— YOUR INSTRUCTIONS —
Set down the whole listing verbatim.

— SOURCE EXCERPT —
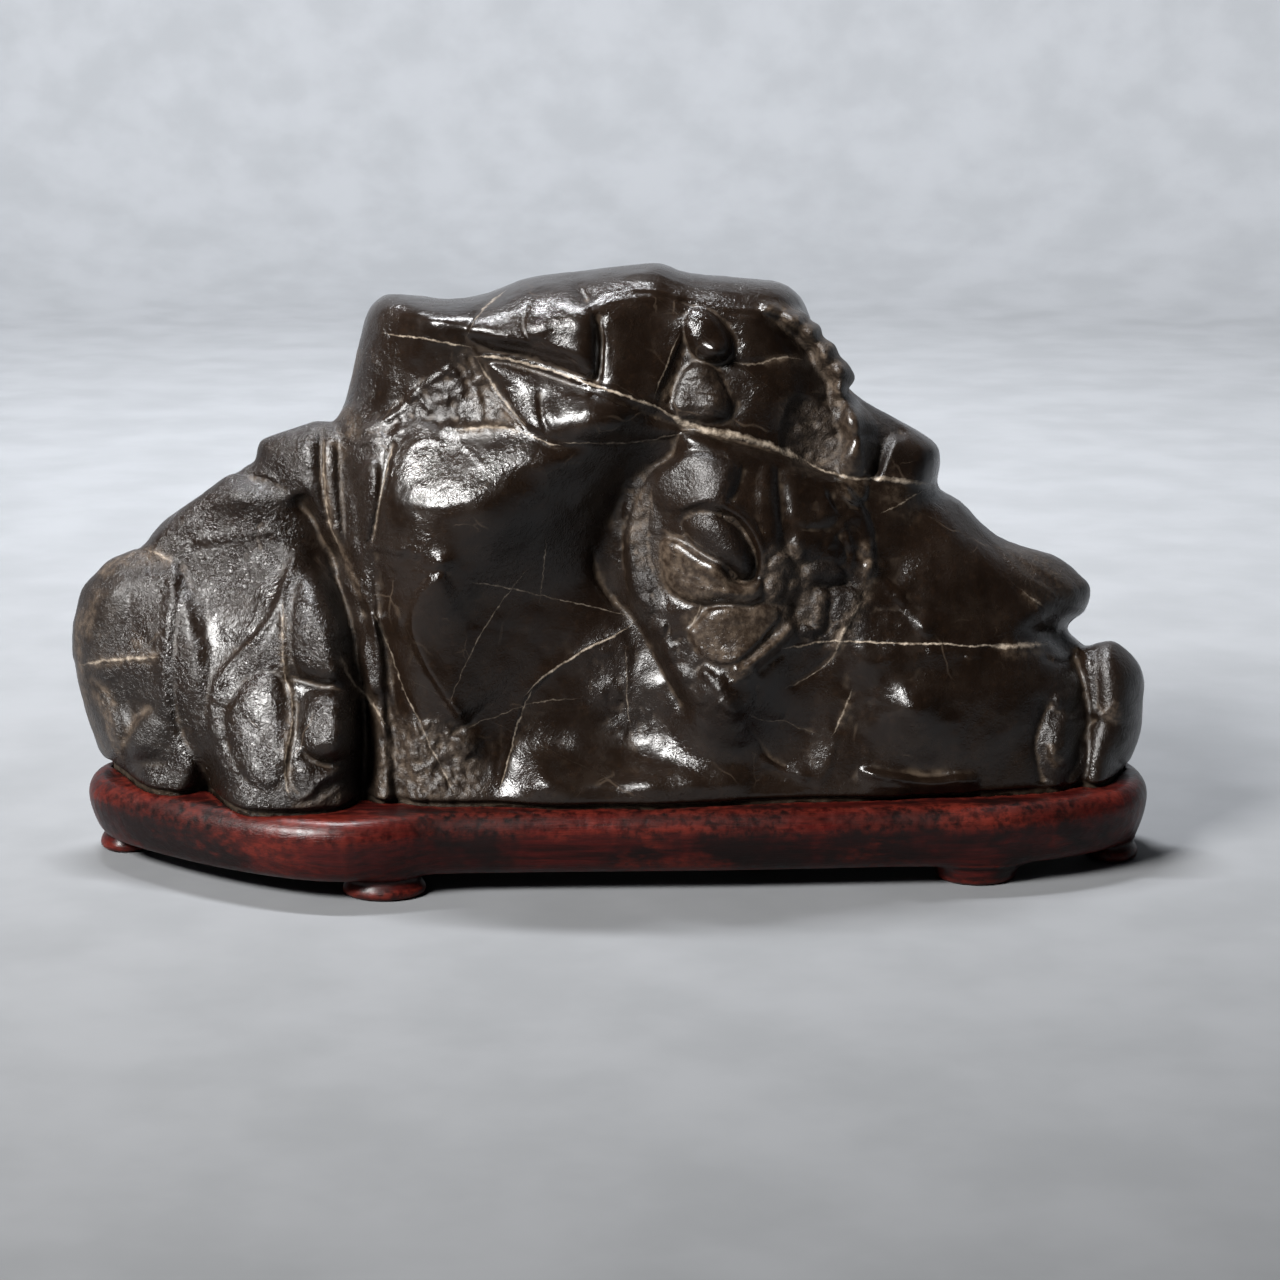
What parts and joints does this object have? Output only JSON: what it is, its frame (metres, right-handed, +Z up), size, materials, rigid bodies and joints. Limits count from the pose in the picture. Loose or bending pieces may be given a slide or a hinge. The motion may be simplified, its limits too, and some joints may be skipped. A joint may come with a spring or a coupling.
{
  "type": "scholars rock on stand",
  "caption": "Dark polished scholar's rock with pale mineral veins, shaped like a mountain ridge, seated in a low carved hardwood stand with short feet",
  "frame": {"origin": "bottom centre of the whole object's box, on the surface it stands on", "axes": "+X along the stand to the viewer's right, -Y towards the viewer on the display side, +Z up"},
  "size_m": [0.3187, 0.1094, 0.1746],
  "materials": {
    "stone": "water-worn and hand-polished near-black stone with cream veins and brown crevices",
    "stand_wood": "dark red-brown stained hardwood, mottled, satin polish"
  },
  "bodies": {
    "root": {"stone": "stone", "stand": "stand_wood"}
  },
  "joints": []
}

— SOLUTION TO THIS EXERCISE —
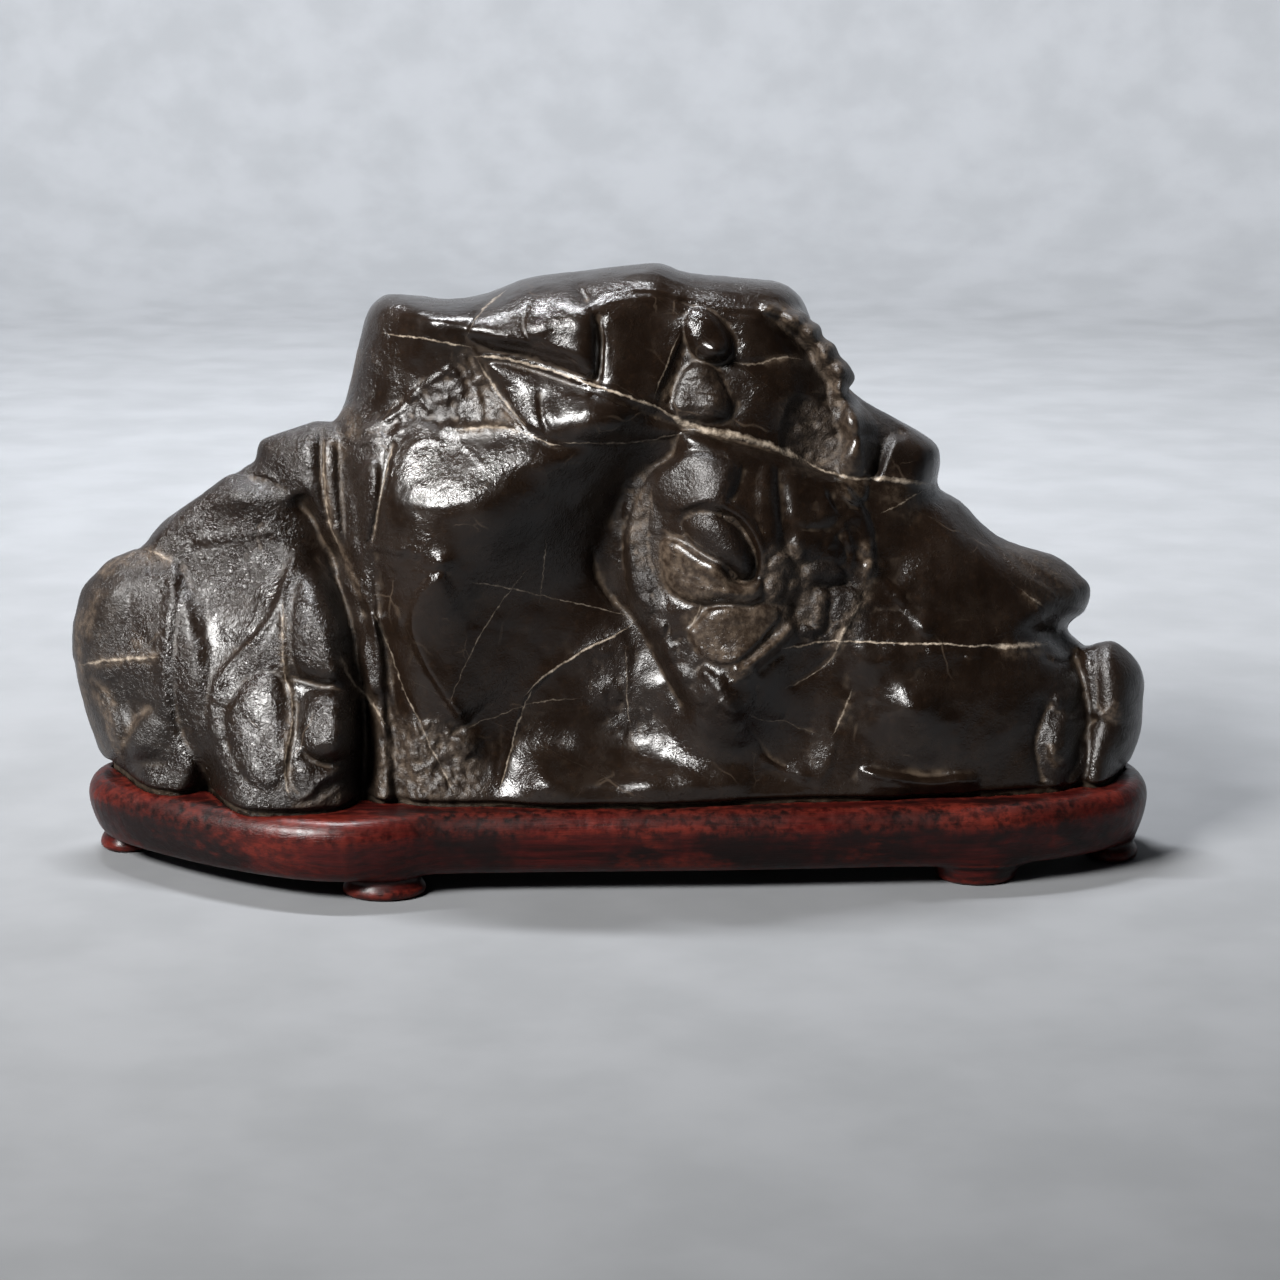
What parts and joints does this object have? Output only JSON: what it is, its frame (metres, right-handed, +Z up), size, materials, rigid bodies and joints. Limits count from the pose in the picture. Loose or bending pieces may be given a slide or a hinge. The motion may be simplified, its limits too, and some joints may be skipped. A joint may come with a spring or a coupling.
{
  "type": "scholars rock on stand",
  "caption": "Dark polished scholar's rock with pale mineral veins, shaped like a mountain ridge, seated in a low carved hardwood stand with short feet",
  "frame": {"origin": "bottom centre of the whole object's box, on the surface it stands on", "axes": "+X along the stand to the viewer's right, -Y towards the viewer on the display side, +Z up"},
  "size_m": [0.3187, 0.1094, 0.1746],
  "materials": {
    "stone": "water-worn and hand-polished near-black stone with cream veins and brown crevices",
    "stand_wood": "dark red-brown stained hardwood, mottled, satin polish"
  },
  "bodies": {
    "root": {"stone": "stone", "stand": "stand_wood"}
  },
  "joints": []
}